“La Tête des Autres”: un ouvrage en mémoire des martyrs de la guerre d’indépendance du Cameroun

Après Paris, Yaoundé la capitale politique du Cameroun, c’est autour de Douala de vivre la cérémonie de dédicace d’un nouvel roman du médecin romancier camerounais, Léon Fodzo. Chose faite mercredi 14 mai 2025 à la Clinique Neuropsychiatrique sise à Makepe Vita (5e arrondissement de Douala). « La tête des autres » c’est le titre de l’ouvrage paru en décembre 2024 aux Editions L’Harmattan, objet de la dédicace d’hier.
D’après l’auteur Léon Fodzo : « cet ouvrage parle de la guerre de l’indépendance. Beaucoup ont souffert. J’ai décidé de faire cet ouvrage pour qu’il y ait un souvenir de cette période difficile que nous avons traversé. Les évènements qui se sont déroulés sont indélébiles. La chose était si effroyable qu’on a parlé de génocide. Ce mot génocide, vous le trouverez à plusieurs reprises dans cet ouvrage parce qu’il y a eu une volonté affichée d’extermination de toute une population. Et il faudrait qu’on s’en souvienne. Avant qu’on ne progresse dans l’avancement de l’histoire de notre pays, il est bon de savoir ce qui s’est passé ».

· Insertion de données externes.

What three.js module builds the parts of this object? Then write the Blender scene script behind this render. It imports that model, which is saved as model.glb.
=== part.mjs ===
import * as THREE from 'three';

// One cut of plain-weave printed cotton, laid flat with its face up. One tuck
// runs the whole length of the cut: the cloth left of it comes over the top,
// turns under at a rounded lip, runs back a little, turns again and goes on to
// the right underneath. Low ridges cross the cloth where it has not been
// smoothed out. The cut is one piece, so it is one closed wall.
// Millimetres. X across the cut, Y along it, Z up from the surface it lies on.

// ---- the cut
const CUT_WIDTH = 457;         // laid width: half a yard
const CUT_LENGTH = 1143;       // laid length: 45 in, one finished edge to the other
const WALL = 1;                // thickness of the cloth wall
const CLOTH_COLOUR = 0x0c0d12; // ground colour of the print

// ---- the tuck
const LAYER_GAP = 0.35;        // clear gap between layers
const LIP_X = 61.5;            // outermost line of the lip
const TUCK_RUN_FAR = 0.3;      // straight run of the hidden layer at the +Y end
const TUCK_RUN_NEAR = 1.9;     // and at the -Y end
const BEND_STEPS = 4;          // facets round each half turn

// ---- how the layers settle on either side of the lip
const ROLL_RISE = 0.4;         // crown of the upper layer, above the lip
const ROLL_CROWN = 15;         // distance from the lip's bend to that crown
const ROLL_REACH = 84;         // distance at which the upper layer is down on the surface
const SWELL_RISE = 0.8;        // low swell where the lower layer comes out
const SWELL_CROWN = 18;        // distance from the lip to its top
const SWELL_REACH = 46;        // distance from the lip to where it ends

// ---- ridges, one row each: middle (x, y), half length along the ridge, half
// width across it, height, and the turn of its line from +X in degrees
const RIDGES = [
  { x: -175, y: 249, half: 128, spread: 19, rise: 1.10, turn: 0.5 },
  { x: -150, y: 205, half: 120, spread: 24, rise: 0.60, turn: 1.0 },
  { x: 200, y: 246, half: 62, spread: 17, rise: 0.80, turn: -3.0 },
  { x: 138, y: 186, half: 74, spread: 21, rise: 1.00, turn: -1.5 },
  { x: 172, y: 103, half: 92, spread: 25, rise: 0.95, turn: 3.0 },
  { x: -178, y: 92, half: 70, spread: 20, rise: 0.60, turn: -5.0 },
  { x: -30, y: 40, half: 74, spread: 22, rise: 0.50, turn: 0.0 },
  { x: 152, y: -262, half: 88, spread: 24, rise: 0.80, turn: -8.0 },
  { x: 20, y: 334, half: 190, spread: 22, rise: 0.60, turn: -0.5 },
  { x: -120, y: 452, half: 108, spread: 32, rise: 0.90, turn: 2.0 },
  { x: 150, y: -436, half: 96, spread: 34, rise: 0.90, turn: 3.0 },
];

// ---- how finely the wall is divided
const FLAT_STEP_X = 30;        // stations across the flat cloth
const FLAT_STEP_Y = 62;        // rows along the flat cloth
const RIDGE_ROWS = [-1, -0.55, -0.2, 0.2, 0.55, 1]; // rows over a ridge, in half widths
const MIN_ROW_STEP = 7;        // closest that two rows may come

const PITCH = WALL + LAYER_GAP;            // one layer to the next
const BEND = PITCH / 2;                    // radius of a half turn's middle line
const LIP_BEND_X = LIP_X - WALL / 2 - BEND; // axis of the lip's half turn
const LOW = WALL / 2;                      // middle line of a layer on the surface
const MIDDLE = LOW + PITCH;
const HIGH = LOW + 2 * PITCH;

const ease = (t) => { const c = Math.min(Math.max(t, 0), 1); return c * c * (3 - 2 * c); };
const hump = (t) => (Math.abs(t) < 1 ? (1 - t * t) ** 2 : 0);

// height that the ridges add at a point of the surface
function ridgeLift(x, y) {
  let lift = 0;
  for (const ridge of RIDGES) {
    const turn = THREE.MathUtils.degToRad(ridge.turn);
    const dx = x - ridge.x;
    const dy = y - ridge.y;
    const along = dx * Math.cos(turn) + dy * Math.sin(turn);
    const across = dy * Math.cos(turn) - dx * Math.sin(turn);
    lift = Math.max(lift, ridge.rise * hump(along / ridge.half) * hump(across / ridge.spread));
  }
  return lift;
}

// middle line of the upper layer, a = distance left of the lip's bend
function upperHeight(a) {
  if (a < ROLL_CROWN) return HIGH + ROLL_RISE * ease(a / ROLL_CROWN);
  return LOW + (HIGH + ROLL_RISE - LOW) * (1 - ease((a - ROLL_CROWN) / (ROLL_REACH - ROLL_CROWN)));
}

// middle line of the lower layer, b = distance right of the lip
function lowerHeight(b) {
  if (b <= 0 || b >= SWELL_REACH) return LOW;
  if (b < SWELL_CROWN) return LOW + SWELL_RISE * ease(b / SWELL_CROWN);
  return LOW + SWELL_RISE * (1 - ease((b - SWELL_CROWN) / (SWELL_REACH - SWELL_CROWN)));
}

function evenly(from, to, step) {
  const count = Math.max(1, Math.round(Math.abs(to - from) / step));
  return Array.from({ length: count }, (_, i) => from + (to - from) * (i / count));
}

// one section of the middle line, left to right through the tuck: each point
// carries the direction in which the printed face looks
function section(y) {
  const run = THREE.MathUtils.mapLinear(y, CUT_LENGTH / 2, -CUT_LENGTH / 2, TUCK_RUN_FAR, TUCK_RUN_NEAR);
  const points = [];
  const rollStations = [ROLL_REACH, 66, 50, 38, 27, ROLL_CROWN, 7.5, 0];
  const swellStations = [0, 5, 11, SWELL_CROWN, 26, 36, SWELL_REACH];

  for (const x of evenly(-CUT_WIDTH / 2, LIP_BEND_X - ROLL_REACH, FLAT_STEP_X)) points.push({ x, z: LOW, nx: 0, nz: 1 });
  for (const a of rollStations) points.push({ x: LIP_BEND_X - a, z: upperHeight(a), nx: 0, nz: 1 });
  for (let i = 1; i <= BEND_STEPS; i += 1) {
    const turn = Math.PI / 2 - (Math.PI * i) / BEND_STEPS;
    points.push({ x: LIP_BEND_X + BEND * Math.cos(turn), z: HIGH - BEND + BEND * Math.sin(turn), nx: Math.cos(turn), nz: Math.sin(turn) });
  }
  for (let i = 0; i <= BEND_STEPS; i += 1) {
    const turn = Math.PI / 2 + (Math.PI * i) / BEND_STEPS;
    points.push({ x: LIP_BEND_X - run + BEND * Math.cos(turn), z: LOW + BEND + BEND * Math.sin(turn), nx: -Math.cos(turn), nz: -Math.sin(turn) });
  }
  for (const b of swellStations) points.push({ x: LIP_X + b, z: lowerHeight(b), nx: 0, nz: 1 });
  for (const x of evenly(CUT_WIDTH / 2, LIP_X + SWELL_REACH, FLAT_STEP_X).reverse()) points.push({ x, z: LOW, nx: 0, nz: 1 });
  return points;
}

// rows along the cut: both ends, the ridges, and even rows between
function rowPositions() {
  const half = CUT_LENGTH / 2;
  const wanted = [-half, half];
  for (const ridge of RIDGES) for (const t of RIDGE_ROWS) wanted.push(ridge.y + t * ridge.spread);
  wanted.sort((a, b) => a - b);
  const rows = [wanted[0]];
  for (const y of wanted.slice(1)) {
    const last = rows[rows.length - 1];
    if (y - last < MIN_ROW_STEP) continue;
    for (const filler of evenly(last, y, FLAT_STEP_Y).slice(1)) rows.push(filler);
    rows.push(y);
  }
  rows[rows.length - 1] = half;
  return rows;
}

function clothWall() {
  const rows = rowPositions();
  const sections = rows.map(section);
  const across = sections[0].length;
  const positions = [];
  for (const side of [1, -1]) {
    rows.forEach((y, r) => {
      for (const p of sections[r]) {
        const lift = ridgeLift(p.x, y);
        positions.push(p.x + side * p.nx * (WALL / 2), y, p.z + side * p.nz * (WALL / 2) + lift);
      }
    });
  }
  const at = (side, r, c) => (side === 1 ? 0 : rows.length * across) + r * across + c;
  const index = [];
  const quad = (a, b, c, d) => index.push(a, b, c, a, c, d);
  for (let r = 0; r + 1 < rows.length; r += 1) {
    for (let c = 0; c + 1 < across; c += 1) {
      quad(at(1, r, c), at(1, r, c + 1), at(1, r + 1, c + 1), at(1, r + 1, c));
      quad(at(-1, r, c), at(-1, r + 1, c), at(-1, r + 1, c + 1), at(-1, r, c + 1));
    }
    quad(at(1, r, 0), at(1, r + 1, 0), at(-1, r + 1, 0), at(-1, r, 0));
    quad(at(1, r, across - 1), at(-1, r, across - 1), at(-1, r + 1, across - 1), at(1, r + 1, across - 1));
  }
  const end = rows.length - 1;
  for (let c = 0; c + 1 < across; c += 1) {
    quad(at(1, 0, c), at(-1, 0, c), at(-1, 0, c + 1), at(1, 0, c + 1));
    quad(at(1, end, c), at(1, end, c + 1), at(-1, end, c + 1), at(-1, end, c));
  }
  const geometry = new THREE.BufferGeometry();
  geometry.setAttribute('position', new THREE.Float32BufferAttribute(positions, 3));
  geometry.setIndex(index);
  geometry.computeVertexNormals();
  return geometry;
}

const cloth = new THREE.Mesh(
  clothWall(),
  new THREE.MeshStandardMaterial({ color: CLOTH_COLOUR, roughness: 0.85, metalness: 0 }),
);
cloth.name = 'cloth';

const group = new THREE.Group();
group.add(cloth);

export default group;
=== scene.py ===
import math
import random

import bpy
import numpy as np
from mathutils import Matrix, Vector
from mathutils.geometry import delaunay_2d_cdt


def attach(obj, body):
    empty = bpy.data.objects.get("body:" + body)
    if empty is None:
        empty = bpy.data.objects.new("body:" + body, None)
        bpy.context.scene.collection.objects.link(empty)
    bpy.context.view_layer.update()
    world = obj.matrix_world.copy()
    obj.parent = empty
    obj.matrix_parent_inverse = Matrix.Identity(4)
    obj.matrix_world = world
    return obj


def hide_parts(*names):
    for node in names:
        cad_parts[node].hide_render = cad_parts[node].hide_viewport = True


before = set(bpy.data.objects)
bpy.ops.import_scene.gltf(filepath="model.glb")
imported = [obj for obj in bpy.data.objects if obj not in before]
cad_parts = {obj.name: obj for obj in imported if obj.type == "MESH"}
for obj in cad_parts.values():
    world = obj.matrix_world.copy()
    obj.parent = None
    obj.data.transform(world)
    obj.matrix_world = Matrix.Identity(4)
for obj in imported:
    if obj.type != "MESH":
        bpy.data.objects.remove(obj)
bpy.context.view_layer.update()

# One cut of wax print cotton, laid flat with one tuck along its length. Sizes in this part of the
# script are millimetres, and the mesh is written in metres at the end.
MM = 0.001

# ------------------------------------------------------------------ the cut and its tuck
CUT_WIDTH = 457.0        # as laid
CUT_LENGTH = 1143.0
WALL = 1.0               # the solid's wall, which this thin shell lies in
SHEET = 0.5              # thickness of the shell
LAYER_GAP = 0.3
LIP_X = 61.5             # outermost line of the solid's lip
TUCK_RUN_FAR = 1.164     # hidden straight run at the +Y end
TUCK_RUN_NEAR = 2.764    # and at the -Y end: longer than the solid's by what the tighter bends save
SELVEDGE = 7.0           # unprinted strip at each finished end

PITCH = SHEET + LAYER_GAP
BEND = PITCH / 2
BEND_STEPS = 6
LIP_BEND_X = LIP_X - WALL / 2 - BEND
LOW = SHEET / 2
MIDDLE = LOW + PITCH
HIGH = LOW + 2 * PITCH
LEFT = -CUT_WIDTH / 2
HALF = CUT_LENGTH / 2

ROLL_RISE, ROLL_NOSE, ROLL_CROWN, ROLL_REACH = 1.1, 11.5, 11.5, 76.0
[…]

Narré dans un style simple et facile à lire, « la tête des autres » fait un peu suite au précédent ouvrage intitulé : « Les Oiseaux sont de retour », enchaîne Léon Fodzo, faisant référence au Cameroun et au colonialisme. « C’était la période de l’arrivée des Colons dans nos régions alors que « la tête des autres » concerne la période de la fin de colonisation. La question qu’on peut se poser aujourd’hui est : est ce que nous sommes en sortis de cette colonisation ? »
Vendu à 10 000 FCFA, «la tête des autres », selon le journaliste Rodrigue Tchokohoua et modérateur lors de la cérémonie de dédicace à Douala, est dédié « à tous les martyrs de l’indépendance du Cameroun ».
La trame de l’histoire
En route pour Bamiyala, un village imaginaire dans les environs de Bafoussam, région de l’Ouest-Cameroun, Kapindi (le personnage central du livre ) est un digne fils du terroir, il vient d’obtenir avec brio son baccalauréat. Nous sommes en 1963 et comme cerise sur le gâteau le génome de 25 ans a obtenu dans la foulée une bourse de la Coopération française qui lui permet de rêver la poursuite des études supérieures en France. Mais avant, Kapindi doit faire un tour au village question de dire au-revoir à ses parents et profiter de leurs bénédictions, un voyage qui ne sera pas de tout repos vus les barrages policiers et militaires qui jonchent l’unique route nationale construite par la colonisation française, muée en route de répression. A chaque étape il faut montrer patte blanche avec un laisser-passer et ne pas courir le malheur d’être sur la liste de suspects ou des recherchés pour actes de rébellion ou terrorisme.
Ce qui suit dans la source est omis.